Scottish scientists have established a world-first by cracking the brain’s “Enigma code”.
Researchers at the University of Glasgow have discovered what two parts of the brain are saying to one another when processing visual images.
Until now, scientists have only been able to tell whether two parts of the brain are communicating with each other.
The research marks a huge ‘step up’ in interpreting brain activity, opening up range of opportunities such as studying what happens to the brain’s network as it ages or the effects of a stroke when brain processes are disrupted. It also raises the possibility of future research into ‘robot vision’.
Philippe Schyns, professor of psychology at the university’s centre for cognitive neuroimaging, said: “With Enigma, we knew the Germans were communicating, but we didn’t know what they were saying. Just like if you’re walking down the street and you see two people talking in the distance: you know they are communicating with each other, but you don’t know what they are saying.

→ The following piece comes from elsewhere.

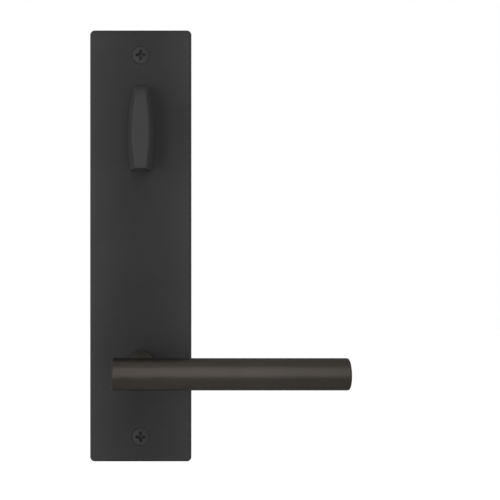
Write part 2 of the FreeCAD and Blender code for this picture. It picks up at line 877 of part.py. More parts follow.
def make_turn_knob():
    """A bowed, tapered grip with a leaning top end and a square lower end, on a round shank."""
    body = new_body("turn_knob", z=s.turn_height)
    middle = -s.turn_bow_drop
    reach = s.turn_above + s.turn_bow_drop + s.turn_projection * sine(s.turn_taper) + 1
    centre = s.turn_bow_radius - s.turn_half_width
    half = other_leg(s.turn_bow_radius, reach) - centre
    grip = new_sketch(body, "grip_outline", "front", s.turn_base)
    outline(
        grip,
        [
            (half, middle - reach, bow("left", x=-centre)),
            (half, middle + reach),
            (-half, middle + reach, bow("left", x=centre)),
            (-half, middle - reach),
        ],
    )
    pad(body, grip, s.turn_projection, taper=-s.turn_taper)

    lower = new_sketch(body, "grip_lower_cut", "side", -(s.turn_half_width * 2))
    rectangle(lower, -(s.turn_front + 1), -(reach * 2), -(s.turn_base - 1), -s.turn_below)
    cut(body, lower, s.turn_half_width * 4, backwards=True)
    upper = new_sketch(body, "grip_upper_cut", "side", -(s.turn_half_width * 2))
    outline(
        upper,
        [
            (-s.turn_base, s.turn_above),
            (-s.turn_base, reach * 2),
            (-(s.turn_front + 1), reach * 2),
            (-(s.turn_front + 1), s.turn_above - s.turn_top_lean - s.turn_top_lean / s.turn_projection),
        ],
    )
    sloped = cut(body, upper, s.turn_half_width * 4, backwards=True)
    crest = (s.turn_above - s.turn_top_lean).value
    front = -s.turn_front.value
    rounded = dress(
        body,
        "Fillet",
        "grip_crest",
        sloped,
        lambda edge: lies_at(edge, y=front) and abs(edge.CenterOfMass.z - crest) < 0.2,
        Radius=s.turn_top_round,
    )
    dress(
        body,
        "Fillet",
        "grip_edges",
        rounded,
        lambda edge: lies_at(edge, y=front) and edge.Length > s.turn_above.value,
        Radius=s.turn_edge,
    )
    make_turn_shank(body)


def make_turn_shank(body):
    groove = s.shank_radius - s.clip_groove
    tail_end = s.lever_tail_end
    groove_front = s.cam_back
    groove_back = s.cam_back - s.clip_thickness - s.running_gap * 2
    shank = new_sketch(body, "shank", "front", tail_end)
    pad(body, circles(shank, s.shank_radius, (0, 0)), s.turn_base - tail_end)
    ring = outline(
        new_sketch(body, "shank_groove", "side"),
        [
            (-groove_front, groove),
            (-groove_back, groove),
            (-groove_back, s.shank_radius * 2),
            (-groove_front, s.shank_radius * 2),
        ],
    )
    document.recompute()
    before = body.Shape.Volume
    turned_groove = body.newObject("PartDesign::Groove", "shank_groove_turned")
    turned_groove.Profile = ring
    turned_groove.ReferenceAxis = (ring, ["H_Axis"])
    turned_groove.Angle = 360
    document.recompute()
    if not body.Shape.Volume < before:
        raise RuntimeError("the shank's groove takes nothing away")
    flats = new_sketch(body, "shank_flats", "front", tail_end)
    for side in (1, -1):
        rectangle(flats, -s.shank_radius, s.shank_flat * side, s.shank_radius, s.shank_radius * 1.2 * side)
    cut(body, flats, s.cam_front + s.running_gap - tail_end, backwards=True)
    socket = new_sketch(body, "shank_socket", "front", tail_end)
    half = s.tail_half + s.running_gap
    rectangle(socket, -half, -half, half, half)
    cut(body, socket, s.tail_front + s.running_gap - tail_end, backwards=True)
    cross = new_sketch(body, "shank_pin_hole", "side", -s.shank_radius)
    circles(cross, s.pin_radius + s.seat_gap, (-s.pin_depth, 0))
    cut(body, cross, s.shank_radius * 2, backwards=True)


def make_turn_spindle():
    body = new_body("turn_spindle", z=s.turn_height)
    section = new_sketch(body, "turn_spindle_section", "front", -s.tail_reach)
    rectangle(section, -s.tail_half, -s.tail_half, s.tail_half, s.tail_half)
    bar = pad(body, section, s.tail_front + s.tail_reach)
    end = s.tail_reach.value
    dress(body, "Chamfer", "turn_spindle_end", bar, lambda edge: lies_at(edge, y=end), Size=s.tail_half / 4)
    hole = new_sketch(body, "turn_spindle_hole", "side", -s.tail_width)
    circles(hole, s.pin_radius + s.seat_gap, (-s.pin_depth, 0))
    cut(body, hole, s.tail_width * 2, backwards=True)


def make_turn_pin():
    body = new_body("turn_pin", z=s.turn_height)
    half = s.shank_radius - s.running_gap * 2
    section = new_sketch(body, "pin_section", "side", -half)
    rod = pad(body, circles(section, s.pin_radius, (-s.pin_depth, 0)), half * 2)
    ends = (-half.value, half.value)
    dress(
        body,
        "Chamfer",
        "pin_ends",
        rod,
        lambda edge: any(lies_at(edge, x=end) for end in ends),
        Size=s.pin_radius / 4,
    )


def make_detent_cam():
    """A square cam with rounded corners, and a nose between two of its sides that meets the stops."""
    body = new_body("detent_cam", z=s.turn_height)
    square = new_sketch(body, "cam_square", "front", s.cam_back)
    rectangle(square, -s.cam_half, -s.cam_half, s.cam_half, s.cam_half)
    block = pad(body, square, s.cam_thickness)
    dress(
        body,
        "Fillet",
        "cam_corners",
        block,
        lambda edge: abs(edge.tangentAt(edge.FirstParameter).y) > 0.9,
        Radius=s.cam_rounding,
    )
    nose = new_sketch(body, "cam_nose", "front", s.cam_back, turned=s.nose_angle)
    rectangle(nose, -s.nose_width / 2, 0, s.nose_width / 2, s.nose_reach)
    pad(body, nose, s.cam_thickness)
    bore = new_sketch(body, "cam_bore", "front", s.cam_front)
    double_flat(bore, s.shank_radius + s.running_gap, s.shank_flat + s.running_gap)
    cut(body, bore, s.cam_thickness)


def make_detent_spring():
    """A strip pressed up against the cam, its ends curled half round two pegs."""
    body = new_body("detent_spring", z=s.turn_height)
    span = s.leaf_half_span
    top = -s.leaf_top
    under = top - s.leaf_thickness
    inner = -(s.leaf_peg_drop + s.leaf_curl)
    outer = inner - s.leaf_thickness
    strip = new_sketch(body, "leaf_outline", "front", s.leaf_back)
    outline(
        strip,
        [
            (-span, top),
            (span, top, bow("right", x=span)),
            (span, outer),
            (span, inner, bow("left", x=span)),
            (span, under),
            (-span, under, bow("left", x=-span)),
            (-span, inner),
            (-span, outer, bow("right", x=-span)),
        ],
    )
    pad(body, strip, s.leaf_width)


def make_return_spring():
    """A round wire coiled about the lever's axis, with a bent leg at each end.

    The back leg stands beside the follower's tab and the front leg beside the rest stop.
    """
    radius = s.coil_radius.value
    wire = s.wire_radius.value
    bend = s.arm_half.value + wire + s.stop_gap.value
    stop_x, stop_z = -s.stop_side.value, s.stop_ring.value
    stop_distance = math.hypot(stop_x, stop_z)
    stop_angle = math.atan2(stop_z, stop_x)
    lag = s.stop_radius.value + wire + s.stop_gap.value / 2 - bend
    start = stop_angle + math.asin(lag / stop_distance)
    sweep = 2 * math.pi * s.coil_count.value + start - math.pi / 2
    rise = s.coil_front.value - s.coil_back.value
    pitch = rise / (sweep / (2 * math.pi))
    leg_end = s.arm_reach.value + s.leg_overrun.value

    # The coil is made about +Z, then laid over to rise towards the front from the top of its first turn
    coil = Part.makeHelix(pitch, rise, radius)
    laid_over = FreeCAD.Rotation(FreeCAD.Vector(1, 0, 0), 90)
    to_the_top = FreeCAD.Rotation(FreeCAD.Vector(0, 1, 0), -90)
    coil.Placement = FreeCAD.Placement(FreeCAD.Vector(0, -s.coil_back.value, 0), to_the_top * laid_over)
    edge = coil.Edges[0]

    def leg(parameter, along):
        place = edge.valueAt(parameter)
        tangent = edge.tangentAt(parameter).normalize() * along
        outward = FreeCAD.Vector(place.x, 0, place.z).normalize()
        middle = place + outward * bend
        corner = middle - (outward - tangent) * (bend / math.sqrt(2))
        turn_end = middle + tangent * bend
        arc = Part.Arc(place, corner, turn_end).toShape()
        straight = Part.LineSegment(turn_end, turn_end + outward * (leg_end - radius - bend)).toShape()
        return [arc, straight]

    back_leg = leg(edge.FirstParameter, -1)
    front_leg = leg(edge.LastParameter, 1)
    path = Part.Wire(Part.__sortEdges__([*back_leg, edge, *front_leg]))
    straight = back_leg[1]
    heading = straight.tangentAt(straight.FirstParameter)
    section = Part.Wire(Part.makeCircle(wire, straight.valueAt(straight.LastParameter), heading))
    spring = document.addObject("Part::Feature", "return_spring")
    spring.Label = "return_spring"
    spring.Shape = path.makePipeShell([section], True, False)
    spring.Placement = FreeCAD.Placement()


def make_all():
    make_backplate()
    make_lever_bush()
    make_turn_bush()
    make_washer(
        "lever_washer",
        s.lever_washer_back,
        s.journal_radius + s.running_gap,
        s.flange_radius - s.neck_shoulder,
    )
    make_washer(
        "turn_washer",
        s.turn_washer_back,
        s.shank_radius + s.running_gap,
        s.turn_flange_radius - s.running_gap,
        s.turn_height,
    )
    make_circlip("lever_circlip", s.journal_radius - s.clip_groove, s.lever_clip_back)
    make_circlip(
        "turn_circlip",
        s.shank_radius - s.clip_groove,
        s.cam_back - s.clip_thickness - s.running_gap,
        s.turn_height,
    )
    make_fixing_screw("fixing_screw_top", s.screw_top)
    make_fixing_screw("fixing_screw_bottom", s.screw_bottom)
    make_spring_cover()
    for n, (x, z) in enumerate(post_places(), start=1):
        make_cover_screw(f"cover_screw_{n}", x, z)
    make_lever_bar()
    make_lever_neck()
    make_lever_spindle()
    make_lever_grub_screw()
    make_bar_screw()
    make_lever_follower()
    make_return_spring()
    make_turn_knob()
    make_turn_spindle()
    make_turn_pin()
    make_detent_cam()
    make_detent_spring()


def check_and_write():
    document.recompute()
    pieces = [
        item
        for item in document.Objects
        if item.TypeId == "PartDesign::Body" or item.Name == "return_spring"
    ]
    for item in document.Objects:
        if {"Invalid", "Error"} & set(item.State):
            raise RuntimeError(f"{item.Name} failed: {item.State}")
    for piece in pieces:
        if piece.Shape.isNull() or not piece.Shape.isValid() or len(piece.Shape.Solids) != 1:
            raise RuntimeError(f"{piece.Label} is not one sound solid")
    os.makedirs("parts", exist_ok=True)
    for piece in pieces:
        piece.Shape.exportStep(os.path.join("parts", f"{piece.Label}.step"))
        print(f"{piece.Label}: {piece.Shape.Volume:.1f} mm3")


make_all()
check_and_write()
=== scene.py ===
import math
from collections import namedtuple

import bpy
import numpy as np
from bpy.props import FloatProperty, FloatVectorProperty, IntProperty, PointerProperty
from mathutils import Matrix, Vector


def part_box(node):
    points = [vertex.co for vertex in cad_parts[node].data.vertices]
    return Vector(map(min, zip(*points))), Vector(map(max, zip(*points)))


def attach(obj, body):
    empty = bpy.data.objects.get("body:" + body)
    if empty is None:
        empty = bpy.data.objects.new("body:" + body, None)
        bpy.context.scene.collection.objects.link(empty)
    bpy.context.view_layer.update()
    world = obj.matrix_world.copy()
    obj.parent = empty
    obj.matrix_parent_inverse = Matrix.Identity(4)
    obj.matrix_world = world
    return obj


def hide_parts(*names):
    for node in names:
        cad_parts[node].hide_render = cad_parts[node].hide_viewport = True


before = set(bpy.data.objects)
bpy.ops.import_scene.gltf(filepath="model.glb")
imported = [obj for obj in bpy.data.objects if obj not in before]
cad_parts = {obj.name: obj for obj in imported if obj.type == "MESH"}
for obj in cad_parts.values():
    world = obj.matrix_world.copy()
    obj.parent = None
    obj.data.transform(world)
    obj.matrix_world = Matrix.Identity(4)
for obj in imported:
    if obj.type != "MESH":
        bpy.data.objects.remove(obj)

bl_info = {
    "name": "Door lever finishes",
    "version": (1, 0, 0),
    "blender": (4, 5, 0),
    "location": "3D View > Sidebar > Door lever",
    "description": "Screws, paint, bronze, steel and nylon finishes, and a pale studio for a door lever",
    "category": "Object",
}

# Sizes of the carried pieces, from which the drawn screws and the studio take theirs
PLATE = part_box("backplate")
PLATE_FRONT = PLATE[0].y
DOOR_FACE = 0.0
FIXING_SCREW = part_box("fixing_screw_top")
FIXING_HEAD_RADIUS = (FIXING_SCREW[1].x - FIXING_SCREW[0].x) / 2
COVER_SCREWS = [f"cover_screw_{n}" for n in range(1, 5)]
COVER_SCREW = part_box(COVER_SCREWS[0])
COVER_HEAD_RADIUS = (COVER_SCREW[1].x - COVER_SCREW[0].x) / 2

WHOLE_TURN = 2 * math.pi
WHITE = (1.0, 1.0, 1.0, 1.0)
SHARP_ANGLE = math.radians(32)


def length(name, description, default, **limits):
    return FloatProperty(
        name=name, description=description, default=default, unit="LENGTH", precision=5, **limits
    )


def paint(name, description, default):
    return FloatVectorProperty(
        name=name, description=description, default=default, subtype="COLOR", size=3, min=0.0, max=1.0
    )


def share(name, description, default):
    return FloatProperty(
        name=name, description=description, default=default, min=0.0, max=1.0, subtype="FACTOR"
    )


def strength(name, description, default, **kinds):
    return FloatProperty(name=name, description=description, default=default, min=0.0, **kinds)


def watts(name, description, default):
    return strength(name, description, default, unit="POWER")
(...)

“Communication between brain regions has so far been like these examples: we know it’s happening, but we don’t know what it’s about. Through our research, we have been able to ‘break the code,’ so to speak, and therefore glean what two parts of the brain are saying to each other.”

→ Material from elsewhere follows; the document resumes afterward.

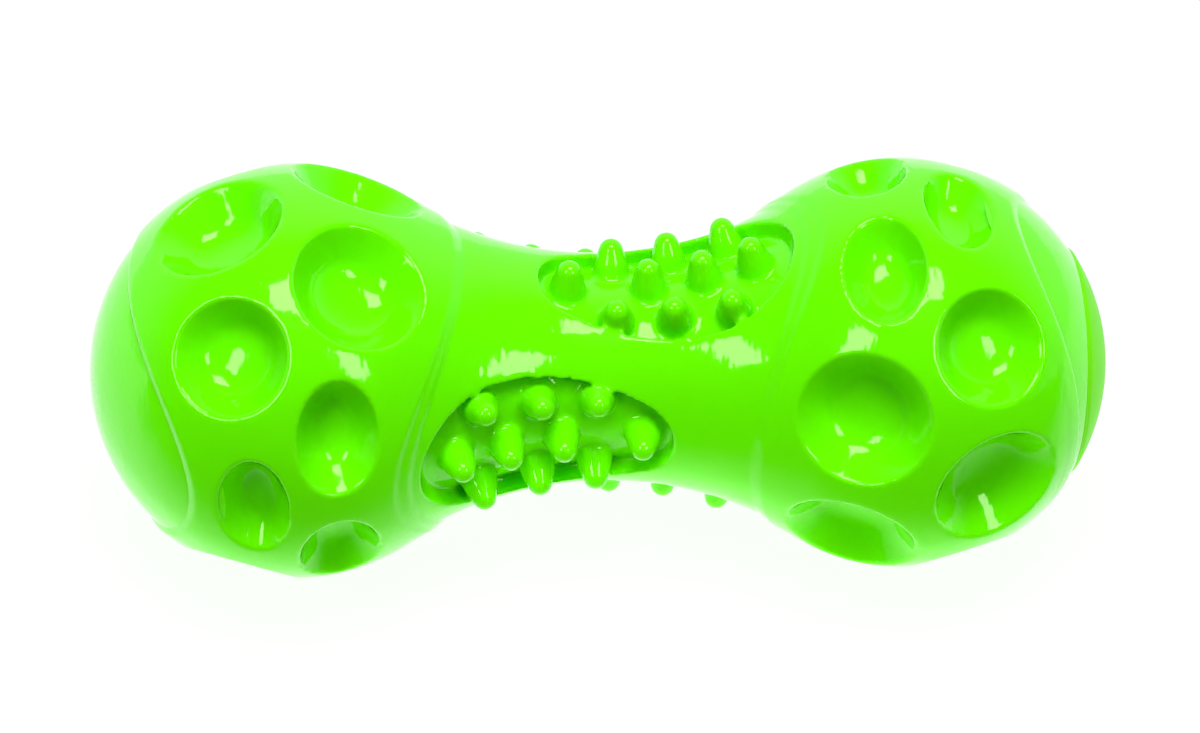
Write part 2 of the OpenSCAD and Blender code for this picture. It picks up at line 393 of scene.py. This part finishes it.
def neck_layer(name, inset):
    """The outline between the middles of the two balls, moved in by inset"""
    s = sizes()
    layer = skin(name, inset, 192)
    pick()
    bpy.ops.mesh.primitive_cube_add(size=1, scale=(s.ball_spacing, 3 * s.ball_r, 3 * s.ball_r))
    slab = bpy.context.object
    bpy.ops.object.transform_apply(location=True, rotation=True, scale=True)
    return combine(layer, slab, "INTERSECT")


def belt_zone(name, gap=0):
    """The space between the two wavy edges of a belt, on the left ball's axes"""
    s = sizes()
    back = s.edge_arc_r - s.belt_reach
    halves = []
    for side in (-1, 1):
        pick()
        bpy.ops.mesh.primitive_cylinder_add(
            vertices=720, radius=s.edge_arc_r + gap, depth=4 * s.ball_r,
            location=(0, 0, -side * back), rotation=(0, pi / 2, 0))
        halves.append(bpy.context.object)
        bpy.ops.object.transform_apply(location=True, rotation=True, scale=True)
    zone = combine(halves[0], halves[1], "INTERSECT")
    zone.name = name
    return zone


def on_ball(out, around, rim_plane):
    """Puts a cutter on the left ball, out from its middle and around from the tall side"""
    return left_end() @ turn(around, "Z") @ turn(90 - out, "Y") @ shift(0, 0, rim_plane)


def bowl_cutter(name, r, depth, squeeze=1):
    """Cutter for a dimple: a dish that turns up into a straight wall, with a rounded rim"""
    profile = []
    for i in range(21):
        x = RING_SHARE * i / 20
        profile.append((r * x, depth * (DISH_ROUND * x ** 2 + DISH_TURN * x ** 5 - 1)))
    ring_x, ring_z = profile[-1]
    for i in range(1, 7):
        profile.append((ring_x + (r - ring_x) * i / 6, ring_z * (1 - i / 6)))
    rim = RIM_ROUND
    profile += [(r + rim * 0.12, rim * 0.5), (r + rim * 0.5, rim), (r + rim * 0.5, OVERRUN),
                (0, OVERRUN)]
    return placed(spun(name, profile, 128), Matrix.Scale(squeeze, 4, (1, 0, 0)))


def dimple_cutters():
    """All dimples of the left ball, joined"""
    s = sizes()
    large_plane = sqrt(s.ball_r ** 2 - s.large_r ** 2)
    medium_plane = sqrt(s.ball_r ** 2 - s.medium_r ** 2)
    oval_plane = sqrt(s.ball_r ** 2 - s.oval_half_l ** 2)
    large = bowl_cutter("large_dimple", s.large_r, s.large_depth)
    medium = bowl_cutter("medium_dimple", s.medium_r, s.medium_depth)
    wide = bowl_cutter("wide_oval", s.oval_half_l, s.wide_oval_depth,
                       s.wide_oval_r / s.oval_half_l)
    slim = bowl_cutter("slim_oval", s.oval_half_l, s.slim_oval_depth,
                       s.slim_oval_r / s.oval_half_l)
    places = []
    for side in (0, 180):
        places.append((large, LARGE_END_OUT, side, large_plane))
        places.append((slim, SLIM_OVAL_OUT, side + 90, oval_plane))
        for way in (-1, 1):
            places.append((medium, MEDIUM_OUT, side + way * 45, medium_plane))
            places.append((large, LARGE_NECK_OUT, side + way * LARGE_NECK_TURN, large_plane))
            places.append((wide, WIDE_OVAL_OUT, side + 90 + way * WIDE_OVAL_TURN, oval_plane))
    cutters = [placed(copied(tool), on_ball(out, around, plane))
               for tool, out, around, plane in places]
    for tool in (large, medium, wide, slim):
        bpy.data.objects.remove(tool)
    return joined(cutters, "dimples")


def field_outline():
    """Egg outline of a nub field: two round ends joined by long side arcs"""
    s = sizes()
    reach = s.field_wide_x + s.field_narrow_x
    to_wide = s.field_side_r - s.field_wide_r
    to_narrow = s.field_side_r - s.field_narrow_r
    along = (to_wide ** 2 - to_narrow ** 2 + reach ** 2) / (2 * reach)
    back = sqrt(to_wide ** 2 - along ** 2)
    wide = degrees(atan2(back, -along))
    narrow = degrees(atan2(back, reach - along))
    points = arc((s.field_narrow_x, 0), s.field_narrow_r, -narrow, narrow, 24)
    points += arc((along - s.field_wide_x, -back), s.field_side_r, narrow, wide, 16)[1:]
    points += arc((-s.field_wide_x, 0), s.field_wide_r, wide, 360 - wide, 36)[1:]
    points += arc((along - s.field_wide_x, back), s.field_side_r, -wide, -narrow, 16)[1:-1]
    return points


def field_cutter():
    """Both nub fields of the left half, with a floor that follows the waist"""
    s = sizes()
    eggs = []
    for side in (90, -90):
        egg = prism("field", field_outline(), s.ball_r)
        eggs.append(placed(egg, turn(side, "X")))
    cutter = joined(eggs, "fields")
    floor = skin("field_floor", s.neck_step + s.field_depth, 96)
    return combine(cutter, floor, "DIFFERENCE", "EXACT")


def nub(name):
    """One nub: a small flare at its foot, a bellied, tapered stem and a round tip"""
    s = sizes()
    root = s.field_depth / 3
    flare = s.nub_r * 0.06
    outline = [(0, -root), (s.nub_r + flare, -root), (s.nub_r + flare, 0)]
    tip_start = s.nub_h - s.nub_tip_r
    for i in range(7):
        t = i / 7
        r = s.nub_r + (s.nub_tip_r - s.nub_r) * t + NUB_BELLY * 4 * t * (1 - t)
        outline.append((r, flare + (tip_start - flare) * t))
    tip = arc((0, tip_start), s.nub_tip_r, 8, 90, 12)
    tip[-1] = (0, s.nub_h)
    return spun(name, outline + tip, 32)


def nubs():
    """All nubs of the left half"""
    s = sizes()
    arc_r, arc_out = waist()
    floor_arc = arc_r + s.neck_step + s.field_depth
    pattern = nub("nub")
    copies = []
    rows = ((0, MIDDLE_ROW_SHARES), (NUB_ROW_TURN, SIDE_ROW_SHARES),
            (-NUB_ROW_TURN, SIDE_ROW_SHARES))
    for side in (90, -90):
        for row_turn, shares in rows:
            for share in shares:
                x = share * s.nub_pitch + s.nub_row_start
                lean = NUB_LEAN_SHARE * degrees(asin(x / floor_arc))
                floor = arc_out - sqrt(floor_arc ** 2 - x ** 2)
                place = turn(side + row_turn, "X") @ shift(x, 0, floor) @ turn(-lean, "Y")
                copies.append(placed(copied(pattern), place))
    bpy.data.objects.remove(pattern)
    return joined(copies, "nubs")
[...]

The ground-breaking research, could, in the future, inform machine vision algorithms, by revealing the information and strategies that humans use when performing different challenging recognition tasks.
Professor Schyns added: “Through these discoveries, by knowing how to code and integrate these messages between different parts of the brain, we could one day give robots the same visual capabilities as people.”
To develop their technique, scientists used a picture of Salvador Dali’s Slave Market with the Disappearing Bust of Voltaire, focusing on the face of Voltaire and the images of the two nuns surreally embedded in typical Dali style within the image.
Dr Robin Ince, the lead author on the paper, explains: “By randomly showing different small sections of the image, we were able to see how each part of the image affected the recorded brain signals.”
The research will have valuable applications in other areas as well. Dr Ince adds: “Being able to measure the content of communication between brain regions is crucial for studying the detailed function of brain networks and how, for example, that changes with aging or disease.”
The study, entitled Tracing the Flow of Perceptual Features in an Algorithmic Brain Network, was published in Scientific Reports. It was funded by the Wellcome Trust, BBSRC and the Seventh Framework Programme for Research of the European Commission.